How to Make a good Pattern From a Bad Original
Occasionally I get a seat to repair that is so screwed up that it's hard to make a pattern from. Here is the perfect example, and the problem is compounded by the fact that the left side of the seat cover is not the same as the right side, and the seat foam has been destroyed as well. Usually, I can make my pattern from the passenger seat, but this time I only have the driver's seat. Here's how to get around the problem. I spray a piece of pattern chipboard and the top of the vinyl piece I want to copy with foam to foam glue. (The vinyl piece has had the 1/4" foam backing removed from it. I use my 12" foam saw to do this just like removing the skin of a fish.) Then I lay the old vinyl piece loosely upside down on the chipboard. From there, I position the old piece until I think it looks correct and then press down firmly to hold the vinyl in place on the chipboard. How do I know how long to make the piece that is screwed up the most? I measured what that piece is sewed to to get it's length.

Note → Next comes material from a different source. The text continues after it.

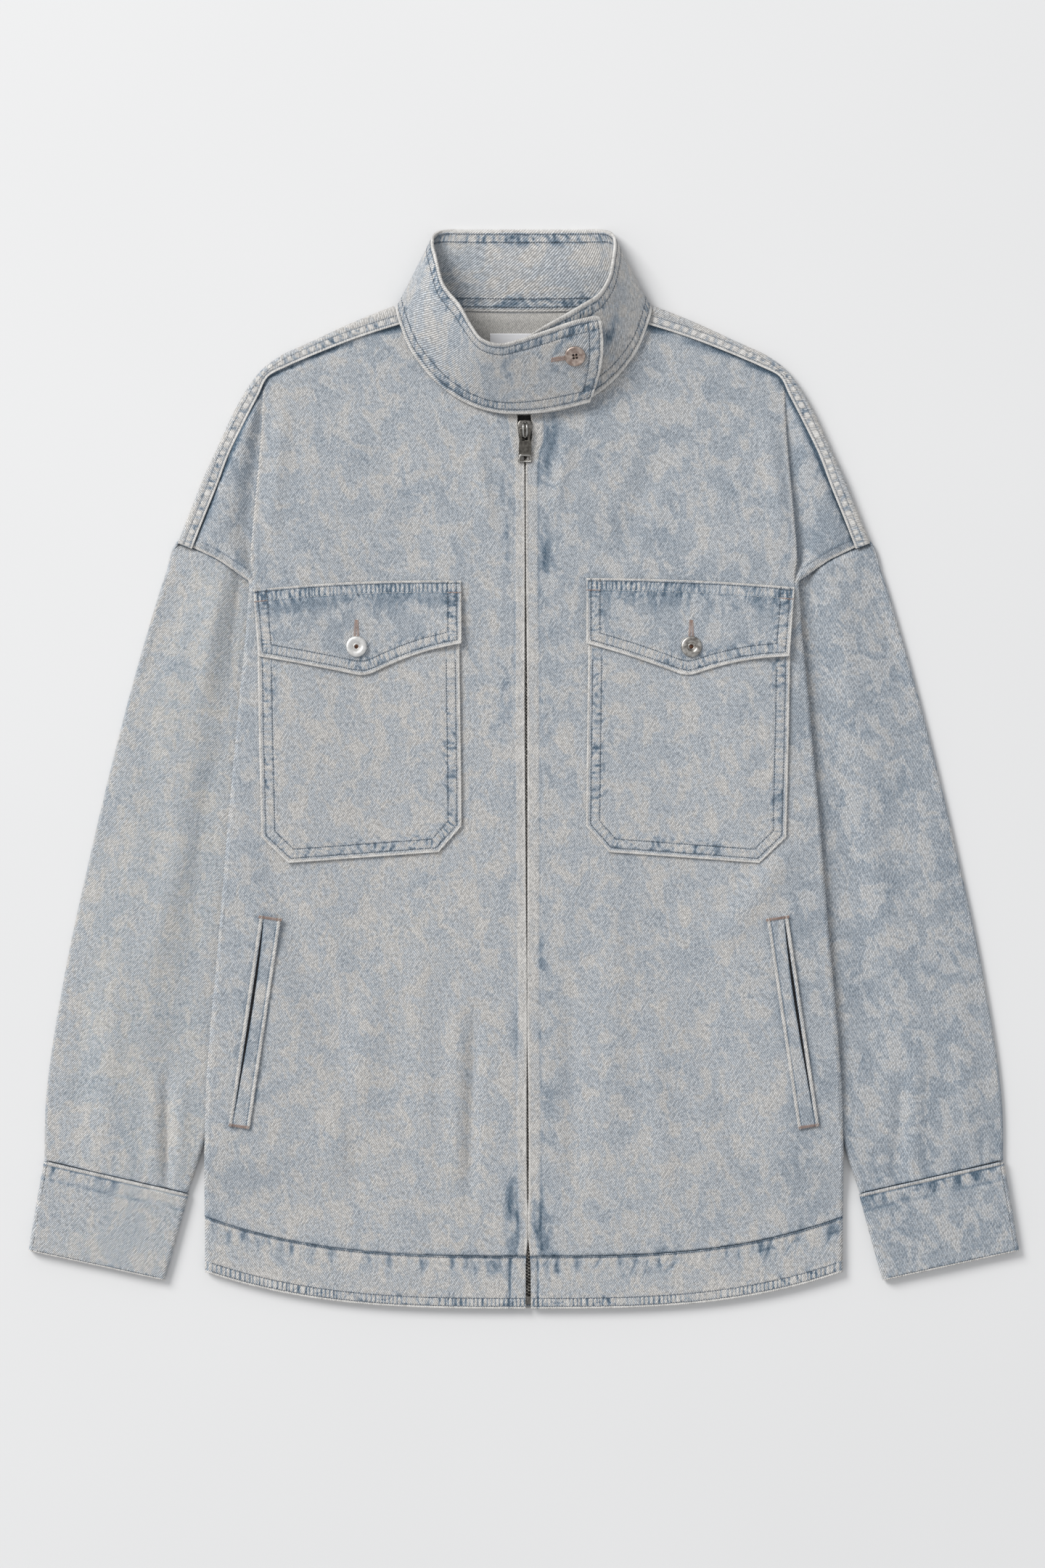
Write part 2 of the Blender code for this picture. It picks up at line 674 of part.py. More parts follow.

I don't use contact adhesive because I want to be able to re-position the vinyl if I need to and the foam to foam glue doesn't hold as tightly as contact adhesive. After that, I mark the position notches, and cut the chipboard around the perimeter of the vinyl. Then I peel off the vinyl, make cuts in the chipboard where the position notches are and mark the notches on the other side of the pattern. Now I have my patterns and I know that the side without the glue goes up. I let the glue dry before I use the pattern so I don't have glue to remove from the new vinyl.
No one lives forever, the trick is creating something that will.